▸ **Task to carry out**
Beginning with the line that contains "bpy.data.objects.remove(obj)", extract each line through the end of the listing below, with no additions or omissions.

** START **

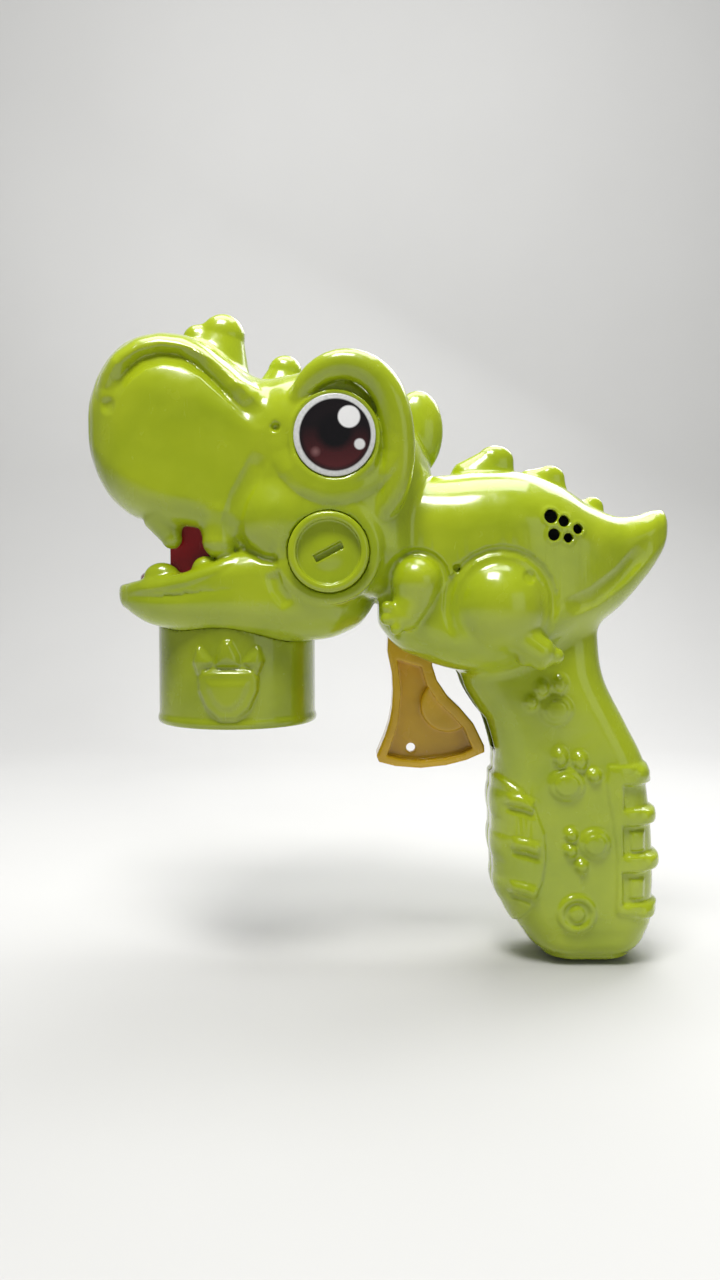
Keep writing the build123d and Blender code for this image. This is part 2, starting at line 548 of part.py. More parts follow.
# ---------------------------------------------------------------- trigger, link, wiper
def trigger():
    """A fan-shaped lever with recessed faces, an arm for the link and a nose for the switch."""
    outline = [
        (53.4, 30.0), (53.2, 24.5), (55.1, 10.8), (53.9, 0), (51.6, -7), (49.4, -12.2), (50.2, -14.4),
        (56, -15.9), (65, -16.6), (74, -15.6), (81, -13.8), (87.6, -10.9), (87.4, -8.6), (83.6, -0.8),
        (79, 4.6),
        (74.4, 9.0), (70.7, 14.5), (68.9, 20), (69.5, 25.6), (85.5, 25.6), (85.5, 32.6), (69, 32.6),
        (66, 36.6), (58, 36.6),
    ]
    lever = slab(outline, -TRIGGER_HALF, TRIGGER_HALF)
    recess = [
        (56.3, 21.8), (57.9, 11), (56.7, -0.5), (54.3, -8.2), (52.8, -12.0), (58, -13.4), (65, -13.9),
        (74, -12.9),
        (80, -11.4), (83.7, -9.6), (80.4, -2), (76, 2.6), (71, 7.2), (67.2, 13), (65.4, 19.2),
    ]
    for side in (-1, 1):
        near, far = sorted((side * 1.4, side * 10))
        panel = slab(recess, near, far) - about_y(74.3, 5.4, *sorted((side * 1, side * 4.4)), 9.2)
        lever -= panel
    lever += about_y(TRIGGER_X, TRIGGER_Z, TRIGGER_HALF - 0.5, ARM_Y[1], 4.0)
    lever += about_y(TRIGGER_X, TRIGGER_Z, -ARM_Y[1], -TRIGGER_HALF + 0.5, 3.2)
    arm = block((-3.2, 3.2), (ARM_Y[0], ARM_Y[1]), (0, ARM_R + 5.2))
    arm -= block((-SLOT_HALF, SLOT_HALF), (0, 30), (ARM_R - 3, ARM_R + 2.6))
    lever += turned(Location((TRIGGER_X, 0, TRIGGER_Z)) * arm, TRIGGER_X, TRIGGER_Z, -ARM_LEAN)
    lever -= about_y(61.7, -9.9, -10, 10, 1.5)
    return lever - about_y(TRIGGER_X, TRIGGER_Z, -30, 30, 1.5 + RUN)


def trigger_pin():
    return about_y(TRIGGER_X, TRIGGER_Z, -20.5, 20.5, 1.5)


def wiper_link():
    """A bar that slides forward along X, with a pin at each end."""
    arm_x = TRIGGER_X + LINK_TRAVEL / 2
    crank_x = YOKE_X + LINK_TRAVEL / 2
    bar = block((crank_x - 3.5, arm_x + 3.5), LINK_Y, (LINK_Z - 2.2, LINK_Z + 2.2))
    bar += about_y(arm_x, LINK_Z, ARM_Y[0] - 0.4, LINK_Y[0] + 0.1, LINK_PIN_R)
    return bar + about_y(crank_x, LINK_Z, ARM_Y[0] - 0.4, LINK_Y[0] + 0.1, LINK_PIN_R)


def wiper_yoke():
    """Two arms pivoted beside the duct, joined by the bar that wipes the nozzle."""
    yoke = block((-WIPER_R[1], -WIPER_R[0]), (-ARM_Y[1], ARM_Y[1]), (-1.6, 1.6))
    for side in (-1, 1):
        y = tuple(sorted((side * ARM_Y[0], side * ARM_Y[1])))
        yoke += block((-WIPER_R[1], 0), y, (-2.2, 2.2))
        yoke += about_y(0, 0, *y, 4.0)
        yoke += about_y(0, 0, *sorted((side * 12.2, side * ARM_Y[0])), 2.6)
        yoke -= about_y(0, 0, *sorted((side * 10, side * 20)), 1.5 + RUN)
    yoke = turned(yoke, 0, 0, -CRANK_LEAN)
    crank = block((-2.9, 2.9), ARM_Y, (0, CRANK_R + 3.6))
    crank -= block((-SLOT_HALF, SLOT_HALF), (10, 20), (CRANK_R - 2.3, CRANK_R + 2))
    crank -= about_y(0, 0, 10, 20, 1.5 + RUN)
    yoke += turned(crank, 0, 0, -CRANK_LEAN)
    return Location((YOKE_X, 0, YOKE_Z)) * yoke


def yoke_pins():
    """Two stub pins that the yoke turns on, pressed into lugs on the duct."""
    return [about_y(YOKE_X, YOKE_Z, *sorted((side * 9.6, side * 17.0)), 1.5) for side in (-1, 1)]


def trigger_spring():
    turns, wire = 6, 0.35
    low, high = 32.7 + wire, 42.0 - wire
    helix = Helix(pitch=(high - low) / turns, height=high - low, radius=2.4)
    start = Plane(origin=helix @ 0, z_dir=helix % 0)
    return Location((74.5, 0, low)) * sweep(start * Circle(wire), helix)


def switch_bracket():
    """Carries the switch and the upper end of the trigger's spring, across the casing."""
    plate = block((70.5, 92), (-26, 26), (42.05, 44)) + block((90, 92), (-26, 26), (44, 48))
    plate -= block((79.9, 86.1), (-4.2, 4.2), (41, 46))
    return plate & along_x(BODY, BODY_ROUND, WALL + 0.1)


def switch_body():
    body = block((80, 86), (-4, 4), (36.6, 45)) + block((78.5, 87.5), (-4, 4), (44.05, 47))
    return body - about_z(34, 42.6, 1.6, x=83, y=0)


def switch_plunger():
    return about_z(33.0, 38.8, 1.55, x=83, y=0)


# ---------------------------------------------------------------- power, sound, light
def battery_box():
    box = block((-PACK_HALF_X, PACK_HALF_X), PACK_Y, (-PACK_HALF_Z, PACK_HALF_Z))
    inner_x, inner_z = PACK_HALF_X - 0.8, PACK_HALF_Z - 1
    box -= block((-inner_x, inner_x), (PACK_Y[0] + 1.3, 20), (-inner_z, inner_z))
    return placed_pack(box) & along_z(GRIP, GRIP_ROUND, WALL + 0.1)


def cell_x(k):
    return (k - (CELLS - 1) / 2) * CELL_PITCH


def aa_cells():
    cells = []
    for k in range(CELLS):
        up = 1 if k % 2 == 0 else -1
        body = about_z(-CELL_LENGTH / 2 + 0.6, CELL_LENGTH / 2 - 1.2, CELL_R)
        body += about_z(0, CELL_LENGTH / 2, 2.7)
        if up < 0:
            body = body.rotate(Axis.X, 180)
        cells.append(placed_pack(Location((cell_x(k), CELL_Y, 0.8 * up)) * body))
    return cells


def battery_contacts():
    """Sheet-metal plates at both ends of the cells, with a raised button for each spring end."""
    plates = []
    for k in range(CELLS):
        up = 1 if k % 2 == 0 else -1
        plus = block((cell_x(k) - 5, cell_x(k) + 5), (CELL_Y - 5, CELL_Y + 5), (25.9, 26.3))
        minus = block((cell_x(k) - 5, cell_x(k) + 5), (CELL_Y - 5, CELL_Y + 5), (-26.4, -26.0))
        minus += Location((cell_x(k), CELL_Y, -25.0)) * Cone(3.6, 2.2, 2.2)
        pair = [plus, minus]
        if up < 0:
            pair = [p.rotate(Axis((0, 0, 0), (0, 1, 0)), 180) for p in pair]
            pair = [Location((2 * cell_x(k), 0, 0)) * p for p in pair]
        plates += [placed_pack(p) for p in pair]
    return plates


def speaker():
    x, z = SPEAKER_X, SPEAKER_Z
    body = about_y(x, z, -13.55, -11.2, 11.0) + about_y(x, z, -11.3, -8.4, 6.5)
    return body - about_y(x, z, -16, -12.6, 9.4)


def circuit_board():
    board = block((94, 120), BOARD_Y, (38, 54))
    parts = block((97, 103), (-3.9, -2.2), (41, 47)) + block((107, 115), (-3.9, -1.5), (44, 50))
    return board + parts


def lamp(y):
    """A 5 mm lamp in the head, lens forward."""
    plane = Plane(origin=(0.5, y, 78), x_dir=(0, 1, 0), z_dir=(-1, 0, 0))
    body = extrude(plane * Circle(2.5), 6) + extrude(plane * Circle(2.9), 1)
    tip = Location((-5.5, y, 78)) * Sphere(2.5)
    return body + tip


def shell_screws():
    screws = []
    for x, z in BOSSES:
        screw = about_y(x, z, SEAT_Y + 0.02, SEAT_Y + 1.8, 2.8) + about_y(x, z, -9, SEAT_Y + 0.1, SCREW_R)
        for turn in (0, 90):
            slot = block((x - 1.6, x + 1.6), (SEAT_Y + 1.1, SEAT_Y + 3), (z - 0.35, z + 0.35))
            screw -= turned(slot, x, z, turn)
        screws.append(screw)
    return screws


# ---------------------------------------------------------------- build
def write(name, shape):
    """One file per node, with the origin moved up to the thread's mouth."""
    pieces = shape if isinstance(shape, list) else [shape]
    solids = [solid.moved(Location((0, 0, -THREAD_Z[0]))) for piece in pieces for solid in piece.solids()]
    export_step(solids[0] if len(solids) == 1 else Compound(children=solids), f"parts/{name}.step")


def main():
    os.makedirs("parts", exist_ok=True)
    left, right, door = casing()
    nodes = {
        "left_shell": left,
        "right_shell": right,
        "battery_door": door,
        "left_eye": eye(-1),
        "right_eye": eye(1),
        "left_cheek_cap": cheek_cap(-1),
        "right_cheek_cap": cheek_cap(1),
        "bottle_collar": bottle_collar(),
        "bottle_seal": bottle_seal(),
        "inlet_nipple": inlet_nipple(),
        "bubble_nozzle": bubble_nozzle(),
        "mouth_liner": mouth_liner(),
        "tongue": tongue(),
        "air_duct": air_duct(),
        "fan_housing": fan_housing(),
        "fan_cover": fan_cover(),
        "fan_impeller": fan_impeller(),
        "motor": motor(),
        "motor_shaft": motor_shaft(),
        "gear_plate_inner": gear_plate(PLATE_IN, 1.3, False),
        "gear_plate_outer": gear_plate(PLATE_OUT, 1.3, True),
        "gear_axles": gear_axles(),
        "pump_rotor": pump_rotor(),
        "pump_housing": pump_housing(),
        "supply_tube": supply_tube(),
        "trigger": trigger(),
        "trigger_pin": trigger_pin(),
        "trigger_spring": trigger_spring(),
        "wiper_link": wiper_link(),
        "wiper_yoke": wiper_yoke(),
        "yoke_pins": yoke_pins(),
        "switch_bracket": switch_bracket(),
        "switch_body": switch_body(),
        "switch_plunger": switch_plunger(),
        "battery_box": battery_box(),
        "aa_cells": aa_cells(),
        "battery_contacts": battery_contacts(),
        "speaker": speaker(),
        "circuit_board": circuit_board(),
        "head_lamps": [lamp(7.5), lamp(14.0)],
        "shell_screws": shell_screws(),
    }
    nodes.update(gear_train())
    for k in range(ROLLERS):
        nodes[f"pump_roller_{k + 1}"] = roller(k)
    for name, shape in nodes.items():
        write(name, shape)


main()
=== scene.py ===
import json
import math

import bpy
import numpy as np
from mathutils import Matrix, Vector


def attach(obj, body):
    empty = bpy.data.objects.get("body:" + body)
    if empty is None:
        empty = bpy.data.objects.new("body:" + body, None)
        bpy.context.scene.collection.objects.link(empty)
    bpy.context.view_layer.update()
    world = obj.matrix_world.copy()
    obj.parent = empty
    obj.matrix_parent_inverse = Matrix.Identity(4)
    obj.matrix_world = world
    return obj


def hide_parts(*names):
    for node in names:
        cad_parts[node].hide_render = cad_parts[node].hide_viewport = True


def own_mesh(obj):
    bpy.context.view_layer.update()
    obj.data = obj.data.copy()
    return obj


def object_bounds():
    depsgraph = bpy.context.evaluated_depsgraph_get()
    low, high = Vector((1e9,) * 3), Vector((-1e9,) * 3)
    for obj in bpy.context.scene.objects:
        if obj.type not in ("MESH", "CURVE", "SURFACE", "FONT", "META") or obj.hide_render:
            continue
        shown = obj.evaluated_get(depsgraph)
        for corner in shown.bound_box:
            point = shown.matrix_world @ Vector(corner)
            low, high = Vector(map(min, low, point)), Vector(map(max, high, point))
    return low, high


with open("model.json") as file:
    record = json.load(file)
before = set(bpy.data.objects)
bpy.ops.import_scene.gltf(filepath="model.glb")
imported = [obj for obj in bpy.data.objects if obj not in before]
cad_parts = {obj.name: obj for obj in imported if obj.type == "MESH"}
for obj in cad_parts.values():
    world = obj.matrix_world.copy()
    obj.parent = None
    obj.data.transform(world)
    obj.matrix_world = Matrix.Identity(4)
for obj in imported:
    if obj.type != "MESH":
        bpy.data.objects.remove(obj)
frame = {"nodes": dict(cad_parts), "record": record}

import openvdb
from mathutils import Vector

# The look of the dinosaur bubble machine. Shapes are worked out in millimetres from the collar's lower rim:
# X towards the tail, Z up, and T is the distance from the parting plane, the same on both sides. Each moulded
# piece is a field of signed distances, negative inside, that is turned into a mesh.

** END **

▸ **Output of the exercise**
        bpy.data.objects.remove(obj)
frame = {"nodes": dict(cad_parts), "record": record}

import openvdb
from mathutils import Vector

# The look of the dinosaur bubble machine. Shapes are worked out in millimetres from the collar's lower rim:
# X towards the tail, Z up, and T is the distance from the parting plane, the same on both sides. Each moulded
# piece is a field of signed distances, negative inside, that is turned into a mesh.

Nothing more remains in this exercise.